[Task]:
Repeat the lines that follow, leaving nothing out.

[Data section]:
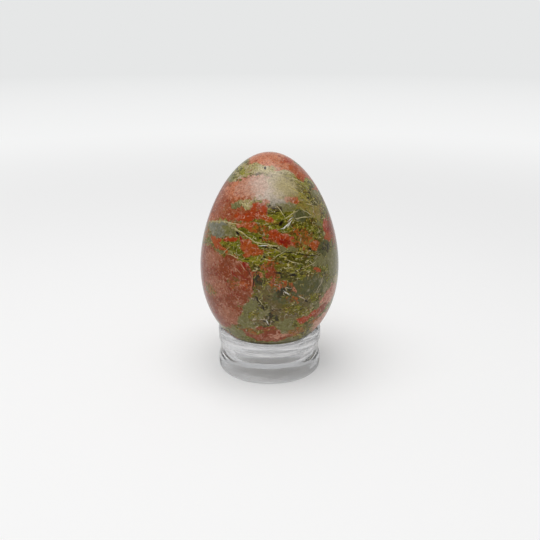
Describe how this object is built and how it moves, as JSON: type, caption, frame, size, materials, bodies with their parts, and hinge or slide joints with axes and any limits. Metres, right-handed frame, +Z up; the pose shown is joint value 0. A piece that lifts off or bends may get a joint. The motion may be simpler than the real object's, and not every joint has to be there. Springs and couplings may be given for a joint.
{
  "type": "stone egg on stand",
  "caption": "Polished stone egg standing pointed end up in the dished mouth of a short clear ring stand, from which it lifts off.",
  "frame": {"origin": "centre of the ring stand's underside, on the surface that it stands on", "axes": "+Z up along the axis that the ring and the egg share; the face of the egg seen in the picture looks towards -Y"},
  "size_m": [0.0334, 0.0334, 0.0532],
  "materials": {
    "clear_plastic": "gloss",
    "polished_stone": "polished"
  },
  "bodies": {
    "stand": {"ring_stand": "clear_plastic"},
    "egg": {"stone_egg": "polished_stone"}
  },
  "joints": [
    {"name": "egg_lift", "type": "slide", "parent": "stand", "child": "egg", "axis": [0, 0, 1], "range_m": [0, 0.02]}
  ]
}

[Solution to the exercise]:
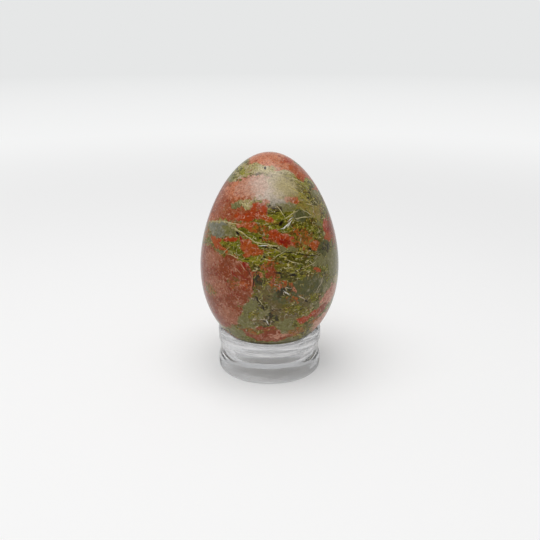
Describe how this object is built and how it moves, as JSON: type, caption, frame, size, materials, bodies with their parts, and hinge or slide joints with axes and any limits. Metres, right-handed frame, +Z up; the pose shown is joint value 0. A piece that lifts off or bends may get a joint. The motion may be simpler than the real object's, and not every joint has to be there. Springs and couplings may be given for a joint.
{
  "type": "stone egg on stand",
  "caption": "Polished stone egg standing pointed end up in the dished mouth of a short clear ring stand, from which it lifts off.",
  "frame": {"origin": "centre of the ring stand's underside, on the surface that it stands on", "axes": "+Z up along the axis that the ring and the egg share; the face of the egg seen in the picture looks towards -Y"},
  "size_m": [0.0334, 0.0334, 0.0532],
  "materials": {
    "clear_plastic": "gloss",
    "polished_stone": "polished"
  },
  "bodies": {
    "stand": {"ring_stand": "clear_plastic"},
    "egg": {"stone_egg": "polished_stone"}
  },
  "joints": [
    {"name": "egg_lift", "type": "slide", "parent": "stand", "child": "egg", "axis": [0, 0, 1], "range_m": [0, 0.02]}
  ]
}